Unwritten History or Unwriting History: On Armenians, Greeks and Jews in Turkish Literature
The contributions made by non-Muslim authors to Ottoman Turkish literature have largely been ignored by mainstream literary historians and critics. This papers aims to present Armeno-Turkish, Judeo-Turkish and Karamanli literatures and to explore the challenges it represents for Turkish literary historiography and criticism.
Date: 23 November 2010
Speaker: Dr. Laurent Mignon, Bilkent University, Department of Turkish Literature
The Irony of American Tragedy
We have heard, often, that in America, a country in which a belief in betterment, optimism and individual triumph reign supreme (at least, this is the narrative), tragedy is not possible. Most often, though, the criteria for tragic status stems from a single work of philosophy: Aristotle’s Poetics, rather than from attentive consideration of Aeschylus, Sophocles, and Euripides’ wildly divergent tragedies. I will argue that we have seen, in this last decade, an upswing in American tragedies rooted in, “the irony of American history,” (to borrow Reinhold Niebuhr’s famous title) and in the media of episodic television and film. To understand this upswing, though, we need to look carefully at the individual Athenian tragedies themselves.
Date: 9 November 2010
Speaker: Dr. Christopher Love, Bilkent University, Program in Cultures, Civilizations & Ideas
Family Worship for Dummies: Defoe’s Trusted Brand, the FamilyInstructor Conduct Books
The Crusoe sequels, The Farther Adventures of Robinson Crusoe(1719) and Serious Reflections on the life of Robinson Crusoe(1720), receive little critical attention, a neglect attributed to the increasing formal disparity between the later novels and Robinson Crusoe (1719).
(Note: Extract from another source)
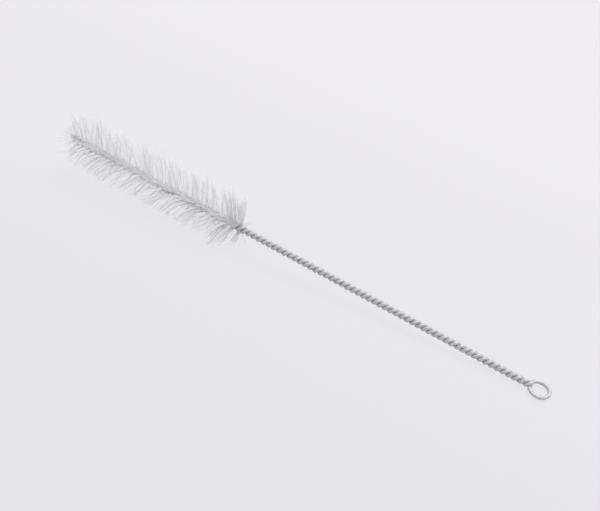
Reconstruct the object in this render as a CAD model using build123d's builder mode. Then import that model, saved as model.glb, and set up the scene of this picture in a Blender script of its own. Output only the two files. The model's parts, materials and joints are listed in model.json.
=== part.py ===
from build123d import *
import math
import os

# Bottle brush: one galvanised wire is folded in half, and the fold is left open as a hanging eye.
# Its two legs are twisted together, and near their ends they grip tufts of nylon filament.
# Millimetres. The brush lies as it comes to rest, with +X towards the eye and +Z up.

# Wire
wire_diameter = 1.8
wire_sides = 6
leg_clearance = 0.04  # between the two legs along the bare stem

# Twist, left-handed as seen in the stem
lay_length = 5.76  # along the stem, for one full turn
steps_per_turn = 8
head_length = 101.0  # from the cut ends of the wire to the last tuft
bare_length = 150.6  # from the last tuft to the neck of the eye
spread_length = 4.0  # over which the legs close up behind the head

# Eye
eye_inner_diameter = 7.6
neck_length = 1.5  # from the last turn of the twist to the eye's ring
eye_opening_angle = 25.0  # half of the part of the ring that the neck takes
eye_steps = 14

# Tufts
tuft_thickness = 0.42
tuft_clearance = 0.12  # to each leg of the wire
tuft_spacing = 0.62
head_diameter = 25.0
tuft_lean = 30.0  # degrees from square to the stem, towards the tip
nose_lean = 48.0  # the same at the very tip
heel_lean = -12.0  # the last tufts before the bare stem fan back
nose_length = 7.0
heel_length = 4.0
nose_diameter = 21.0
heel_diameter = 21.0

# Sizes that follow
wire_radius = wire_diameter / 2
tuft_radius = tuft_thickness / (2 * math.cos(math.radians(30)))
chord_shortening = math.cos(math.pi / steps_per_turn)
stem_leg_radius = (wire_radius + leg_clearance / 2) / chord_shortening
head_leg_radius = (wire_radius + tuft_thickness / 2 + tuft_clearance) / chord_shortening
root_half_length = head_leg_radius + wire_radius
neck_start = head_length + bare_length
eye_radius = eye_inner_diameter / 2 + wire_radius
eye_centre = neck_start + neck_length + eye_radius


def blend(start, end, share):
    """A value that goes smoothly from start to end as share goes from 0 to 1, and stays put beyond."""
    share = min(max(share, 0.0), 1.0)
    return start + (end - start) * share * share * (3 - 2 * share)


def twist_angle(x):
    """Degrees by which the legs are turned about the stem, 0 where they lie side by side at the neck."""
    return 360.0 * (x - neck_start) / lay_length


def leg_radius(x):
    """Distance of a leg's centre from the stem's axis: wider in the head, where the tufts lie between."""
    return blend(head_leg_radius, stem_leg_radius, (x - head_length) / spread_length)


def leg_points(side):
    """Centreline of one leg from its cut end to the neck: a left-handed helix of short chords."""
    steps = round(neck_start / lay_length * steps_per_turn)
    points = []
    for step in range(steps + 1):
        x = neck_start * step / steps
        angle = math.radians(twist_angle(x))
        y = side * leg_radius(x) * math.cos(angle)
        z = -side * leg_radius(x) * math.sin(angle)
        points.append((x, y, z))
    return points


def eye_points():
    """Centreline of the eye: a circle, open by the neck, from one leg round to the other."""
    turn = 360.0 - 2 * eye_opening_angle
    points = []
    for step in range(eye_steps + 1):
        angle = math.radians(eye_opening_angle + turn * step / eye_steps)
        points.append((eye_centre - eye_radius * math.cos(angle), eye_radius * math.sin(angle), 0))
    return points


def lean_at(x):
    """Lean of the tufts at x, in degrees: more at the nose, and backwards at the heel."""
    lean = blend(nose_lean, tuft_lean, x / nose_length)
    return blend(lean, heel_lean, 1 - (head_length - x) / heel_length)


def reach_at(x):
    """Distance from the stem's axis to the ends of the tufts at x."""
    diameter = blend(nose_diameter, head_diameter, x / nose_length)
    return blend(diameter, heel_diameter, 1 - (head_length - x) / heel_length) / 2


def make_tuft(x):
    """One tuft: straight through the gap between the legs, then both halves lean over."""
    reach = reach_at(x)
    shift = -(reach - root_half_length) * math.tan(math.radians(lean_at(x)))
    half_turn = math.radians(twist_angle(x))
    across = Vector(0, math.cos(half_turn), -math.sin(half_turn))
    with BuildPart() as tuft:
        with BuildLine(Plane(origin=(x, 0, 0), x_dir=(1, 0, 0), z_dir=across)) as spine:
            Polyline((shift, reach), (0, root_half_length), (0, -root_half_length), (shift, -reach))
        with BuildSketch(Plane(origin=spine.line @ 0, x_dir=across, z_dir=spine.line % 0)):
            RegularPolygon(tuft_radius, 3, rotation=90)
        sweep(transition=Transition.RIGHT)
    return tuft.part


# Straight brush, with the stem along X from the cut ends of the wire at 0

with BuildPart() as straight_wire:
    with BuildLine() as wire_line:
        Polyline(*leg_points(1), *eye_points(), *reversed(leg_points(-1)))
    with BuildSketch(Plane(origin=wire_line.line @ 0, z_dir=wire_line.line % 0)):
        RegularPolygon(wire_radius, wire_sides)
    sweep(transition=Transition.RIGHT)

tuft_count = round(head_length / tuft_spacing)
tuft_places = [head_length * (number + 0.5) / tuft_count for number in range(tuft_count)]

with BuildPart() as straight_tufts:
    add([make_tuft(x) for x in tuft_places])

# Rest: the brush lies on the rear tufts and on the far side of the eye


def tilted_boxes(tilt):
    """Bounding boxes of the wire and of the tufts, with the stem tilted down towards the eye."""
    tilted = Location((0, 0, 0), (0, tilt, 0))
    return [piece.part.moved(tilted).bounding_box() for piece in (straight_wire, straight_tufts)]


last_full_tuft = head_length - heel_length
lean_shift = (head_diameter / 2 - root_half_length) * math.tan(math.radians(tuft_lean))
rest_span = eye_centre + eye_radius - (last_full_tuft - lean_shift)
first_tilt = math.degrees(math.asin((head_diameter / 2 - wire_radius) / rest_span))
wire_box, tuft_box = tilted_boxes(first_tilt)
rest_tilt = first_tilt - math.degrees(math.atan((tuft_box.min.Z - wire_box.min.Z) / rest_span))

wire_box, tuft_box = tilted_boxes(rest_tilt)
middle_x = (min(wire_box.min.X, tuft_box.min.X) + max(wire_box.max.X, tuft_box.max.X)) / 2
middle_y = (min(wire_box.min.Y, tuft_box.min.Y) + max(wire_box.max.Y, tuft_box.max.Y)) / 2
lowest_z = min(wire_box.min.Z, tuft_box.min.Z)
rest = Location((-middle_x, -middle_y, -lowest_z), (0, rest_tilt, 0))

with BuildPart() as twisted_wire:
    with Locations(rest):
        add(straight_wire.part)
twisted_wire.part.label = "twisted_wire"

with BuildPart() as bristles:
    with Locations(rest):
        add(straight_tufts.part)
bristles.part.label = "bristles"

os.makedirs("parts", exist_ok=True)
export_step(twisted_wire.part, "parts/twisted_wire.step")
export_step(bristles.part, "parts/bristles.step")
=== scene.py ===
import json
import math

import bpy
import numpy as np
from mathutils import Matrix, Vector


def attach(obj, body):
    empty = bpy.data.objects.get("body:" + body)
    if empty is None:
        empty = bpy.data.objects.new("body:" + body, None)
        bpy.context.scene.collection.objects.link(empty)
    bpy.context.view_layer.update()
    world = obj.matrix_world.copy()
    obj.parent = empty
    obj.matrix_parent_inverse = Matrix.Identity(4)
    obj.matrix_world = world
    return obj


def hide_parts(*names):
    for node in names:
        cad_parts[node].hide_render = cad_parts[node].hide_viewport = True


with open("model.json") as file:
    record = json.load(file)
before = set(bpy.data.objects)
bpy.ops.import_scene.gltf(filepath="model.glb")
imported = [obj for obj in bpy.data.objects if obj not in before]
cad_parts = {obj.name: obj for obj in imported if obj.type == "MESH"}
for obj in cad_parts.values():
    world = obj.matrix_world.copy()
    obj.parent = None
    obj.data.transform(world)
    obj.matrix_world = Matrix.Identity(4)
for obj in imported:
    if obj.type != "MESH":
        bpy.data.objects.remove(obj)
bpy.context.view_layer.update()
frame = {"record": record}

# A bottle brush: one galvanised wire, folded, twisted and left open at its fold as a hanging eye,
# and the nylon filaments that its two legs grip. Sizes and places are in metres.

wire_diameter = 0.0018
lay_length = 0.00576  # along the stem, for one full turn of the legs
head_length = 0.1010  # from the cut ends of the wire to the last filaments
bare_length = 0.1506  # from the last filaments to the neck of the eye
spread_length = 0.004  # over which the legs close up behind the head
neck_length = 0.0015
eye_inner_diameter = 0.0076
stem_gap, head_gap = 0.00004, 0.00040  # between the surfaces of the legs
crossing_offset = 0.0005  # from the eye's ring to the place where the legs cross

wire_radius = wire_diameter / 2
neck_start = head_length + bare_length
eye_radius = eye_inner_diameter / 2 + wire_radius
eye_centre = neck_start + neck_length + eye_radius
crossing = eye_centre - eye_radius + crossing_offset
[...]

Reading Defoe’s Family Instructor series of conduct books (The Family Instructor [1715], The Family Instructor II [1718] and A New Family Instructor [1727]) alongside the Robinson Crusoe series reveals a larger scheme at work. Defoe reuses titles and characters to create unlikely partnerships between texts in order to bring a general readership to theologically sophisticated work. These formal disparities do not signal artistic lapses; they represent Defoe’s attempt to use earlier texts as brand-like entities.
Date: 26 October 2010
Speaker: Dr. Margaret France, Bilkent University, Program in Cultures, Civilizations & Ideas
Theodore Roosevelt and New York: The Future President’s Urban Roots
Theodore Roosevelt has become an icon of the American West, frequently portrayed in history as a cowboy, hunter, and cattle rancher. This image obscures the fact that Roosevelt was born and raised in New York City, the most throughly urbanized part of the United States. Moreover, he made his early political career in New York, serving in the state assembly, running for mayor, and serving as police commissioner. While many Roosevelt biographers seek to place Roosevelt and his future policies in a western context, it is really New York City that shaped his ideas about America and launched his political career.
Date: 19 October 2010
Speaker: Dr. Edward Kohn, Bilkent University Department of History, Chairman of Department of American Culture and Literature.